In 2008 it was estimated that there were more than 20 million tires illegally disposed in the State of Alabama. In June 2003 the Alabama Legislature passed the Alabama Scrap Tire Environmental Quality Act – and with it, the Scrap Tire Fund – to “comprehensively regulate scrap tire accumulations and to provide for cleanup and remediation of all illegal scrap tire sites,” according to the Alabama Department of Environmental Management.
“If you have an accumulation of 100 tires or more on your property, and you are not
a registered receiver of scrap tires, you must do the following,” explains an ADEM fact sheet. The required actions including registering as a landowner with a scrap tire site and removing all scrap tires to a waste facility using required limited-use transporter permit. This all comes at the landowner or responsible party’s expense – unless a person can prove they are “an innocent landowner” and qualify to use the Scrap Tire Fund, which is money set aside for this purpose, funded by a fee charged of citizens when they purchase new tires.
Palmer began to research the requirements for status as an innocent landowner and believed she would qualify. A 71-page document that outlines the regulations of the scrap tire program defines an innocent landowner as one who did not know the tires were on their property, or the tires were disposed after purchase of the property without the property owner’s knowledge or consent; the owner did not receive any financial benefit from the disposal of the tires; and the owner executed reasonable due diligence before purchasing the property, among other provisions, all of which Palmer feels she meets.
But after an ADEM investigation in which Palmer replied to a letter that was sent to her, she was denied participation through the Scrap Tire Fund.
“I get a response that says I should have known,” Palmer said. “I was denied being eligible for the program. They said I needed to come up with a plan, a timeline, present the plan to them, provide photographs, and I was responsible for the cleanup of the tires.”
Lynn Battle, spokesperson for ADEM, said that because Palmer did not view the property herself, she was not eligible for assistance. In ADEM’s opinion, had Palmer examined the property thoroughly, she would have discovered the tires prior to purchase.
“She did not perform or have a third party perform due diligence at the site,” Battle said. “So it made the site ineligible for a department-funded remediation.”
Palmer was left with the burden of research, not to mention the burden of cost.
“They didn’t volunteer any information to me,” she said. “The common person doesn’t know all the regulations for scrap tires. They just expect everybody to know that you’re not supposed to burn tires and you’re not supposed to bury them and they’re supposed to be disposed of in a qualified landfill.”

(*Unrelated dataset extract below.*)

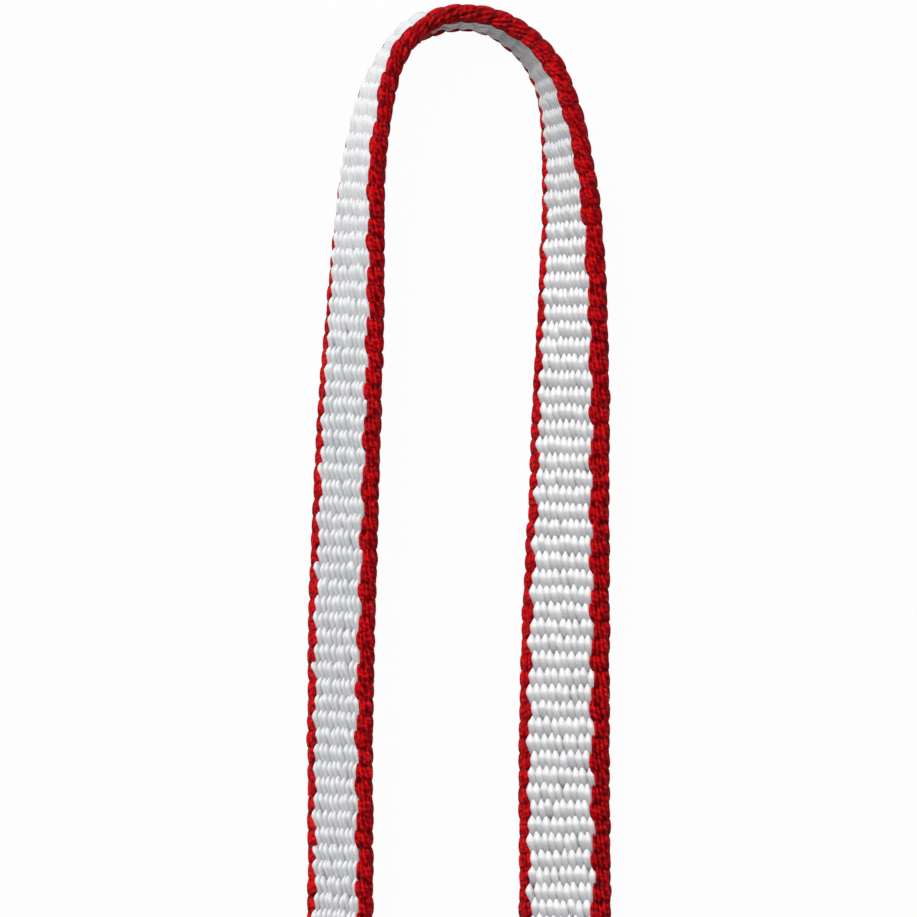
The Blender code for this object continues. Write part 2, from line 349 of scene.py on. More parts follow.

Palmer, for her part, can’t understand why a program that was set up for this purpose isn’t being allowed to be utilized by those who need it.
“It should be accessible for what the fund was set up for,” Palmer said.
In the meantime, she has applied for a limited use permit, which is good for three months only and allows only so many tires to be removed per day. She is shouldering the costs of paying a contractor to remove the tires and paying the landfill per dump, plus paying the cost of the permit.
Battle pointed out that “the department is working with her to give her an opportunity to have the site cleaned up,” in that ADEM will not be checking on Palmer’s progress during the course of the six months and will not penalize her for the illegal dump site during the six month period she has been allowed to remove the tires.
In the interim, progress on clearing and prepping her land has stalled.
“These tires have snakes and I don’t know what all in them,” Palmer said. “It’s not even safe for a person to walk down there, because these tires – I don’t know how long they’ve been there.”
Although Palmer at this point is resigned – “It is what it is” – she said she’s disappointed by having to deal with the whole situation.
“It’s creating a pretty big hardship – not including the stress, the emotional stress and strain it puts on me … knowing the hazard it’s creating for anyone who even goes on the property,’ she said.